Ibrahim Maalouf plays a trumpet with four valves instead of three, which allows him to articulate the quarter tones essential to various classes of non-Western music. Born in Beirut and reared in Paris, Ibrahim Maalouf creates a bridge between American culture and Arab culture through jazz.

His fantastic cover of Beyoncé’s Run the World (Girls) is a concrete evidence of this musical cosmopolitism. For his eleventh studio opus, the trumpet virtuoso — but also arranger, composer, producer — flew not to his favourite city, New York, but to the Caribbean and Latin America. From there, he borrowed tempos and sonorities from far and wide for an album that’s curious and euphoric.

Agar Agar

Agar-agar is a jelly-like substance obtained from red algae used in Asian (and now vegan) cuisine. It’s also a French duo – Clara Cappagli and Armand Bultheel — that mixes hypnotic synth-pop and unapologetic, experimental electro.

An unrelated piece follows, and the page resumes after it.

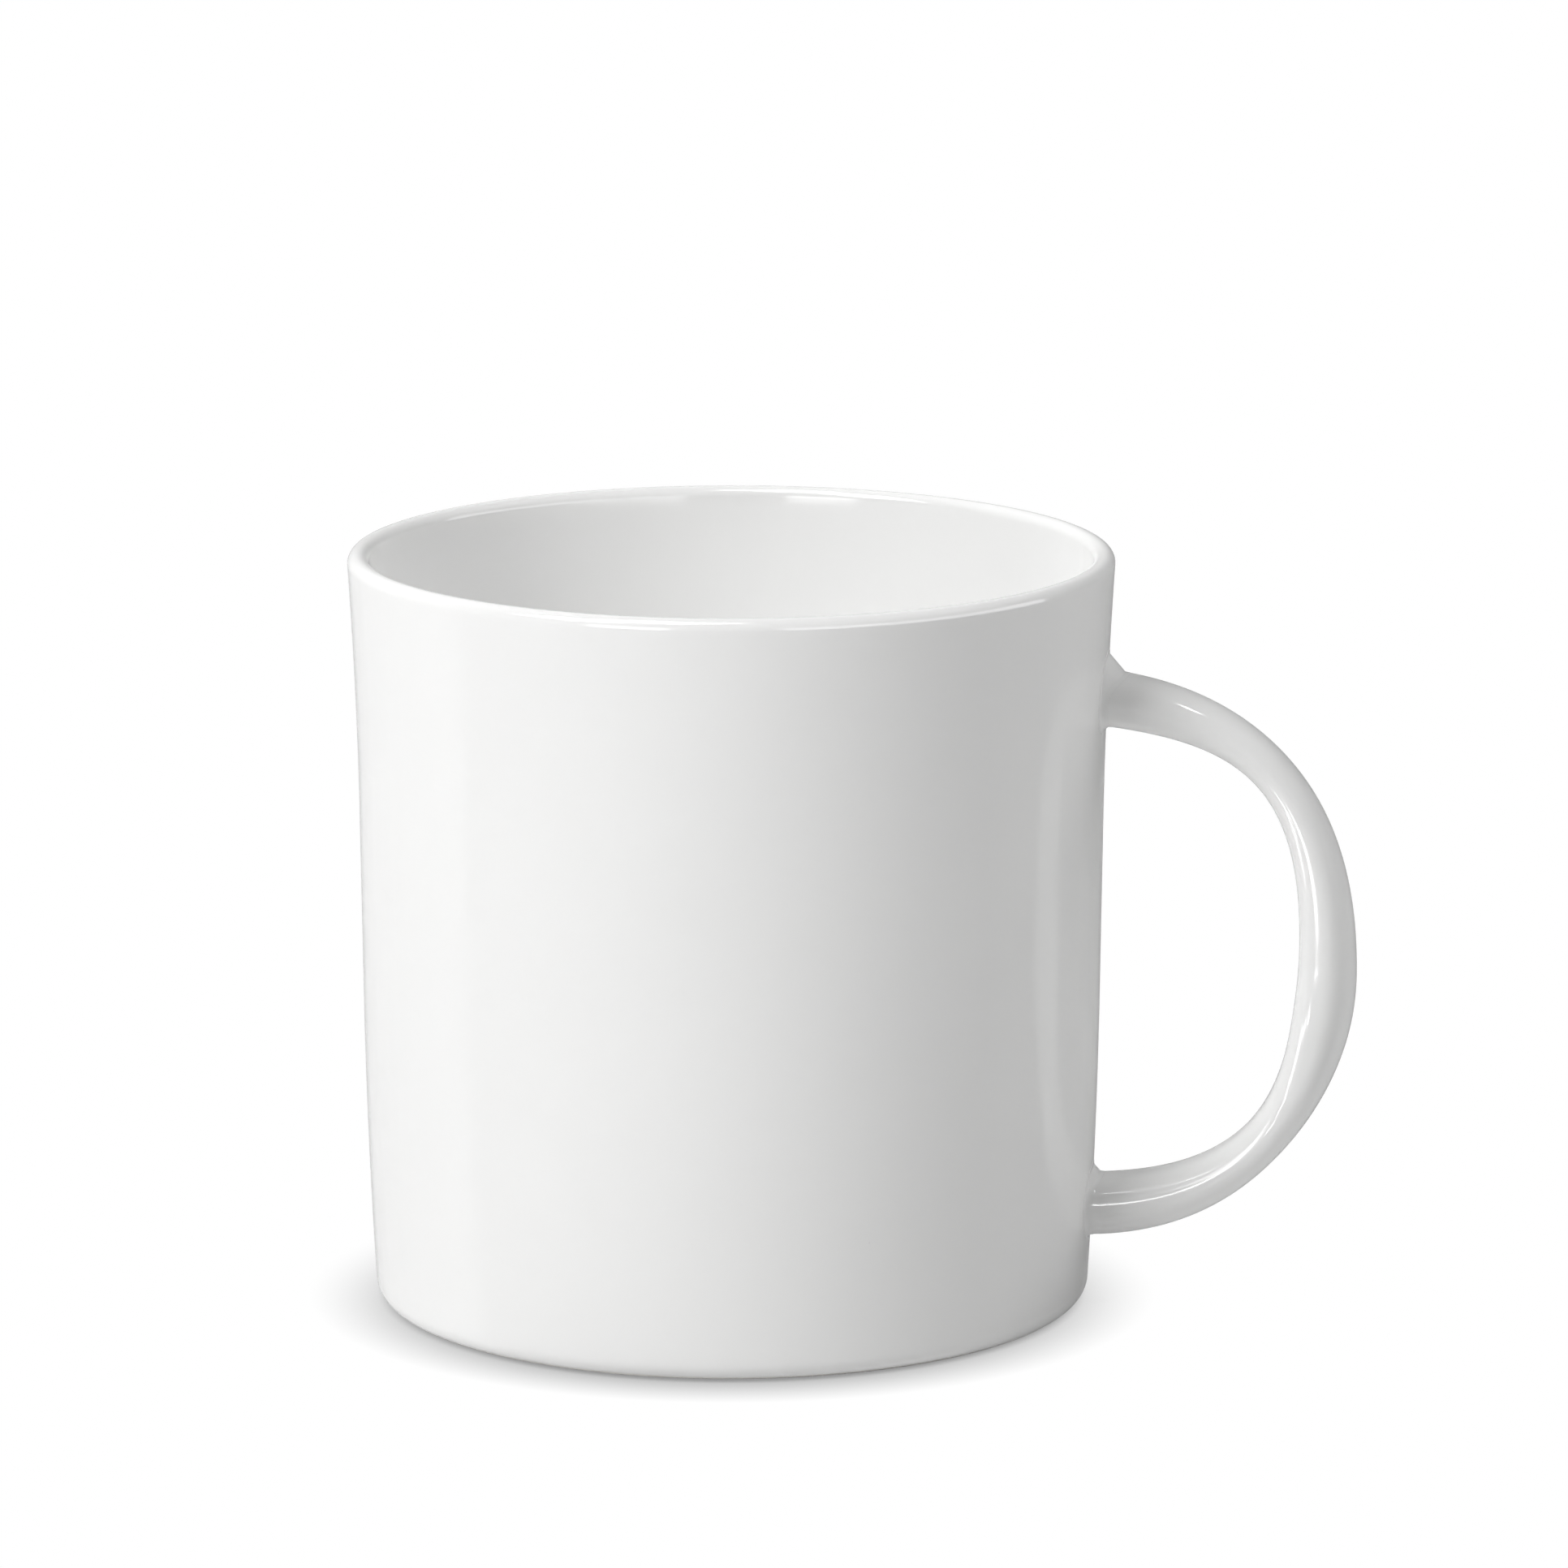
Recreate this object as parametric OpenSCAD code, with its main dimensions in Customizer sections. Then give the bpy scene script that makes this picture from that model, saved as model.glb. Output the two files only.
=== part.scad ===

Their music translates fantasised images into sounds, offering aural dystopia with both a humanistic and humorous touch. Their debut album, The Dog and the Future, is inspired by animal memes. And just for that, you should listen to them.

Isaac Delusion

Isaac Delusion are masters of dreamlike, cottony folktronica. Their singles Midnight Sun and Early Morning, respectively released in 2012 and 2013, were enough to propel the Parisian band into the limelight, making them one of the first French bands to play at Pitchfork Music Festival Paris.

Everything, from the arrangements to their video clips, encourages contemplation and this weird feeling of floating. Light beats from a distant hip-hop lineage combined with echoed guitars, a high-pitched vocal and elegant electronic loops; that’s Isaac Delusion’s formula. Their new album uplifters is like sweet candy melting under the tongue.

Felicia Atkinson

An inspired musician, poet and visual artist, Felicia Atkinson navigates between artistic disciplines to create an ASMR-like universe where senses come together, meet and unfold.

Felicia Atkinson’s music is like a thesis on the the physical qualities of music, on what we’d normally think of as an intimate sound. Will her close whispers make you feel uncomfortable? Probably.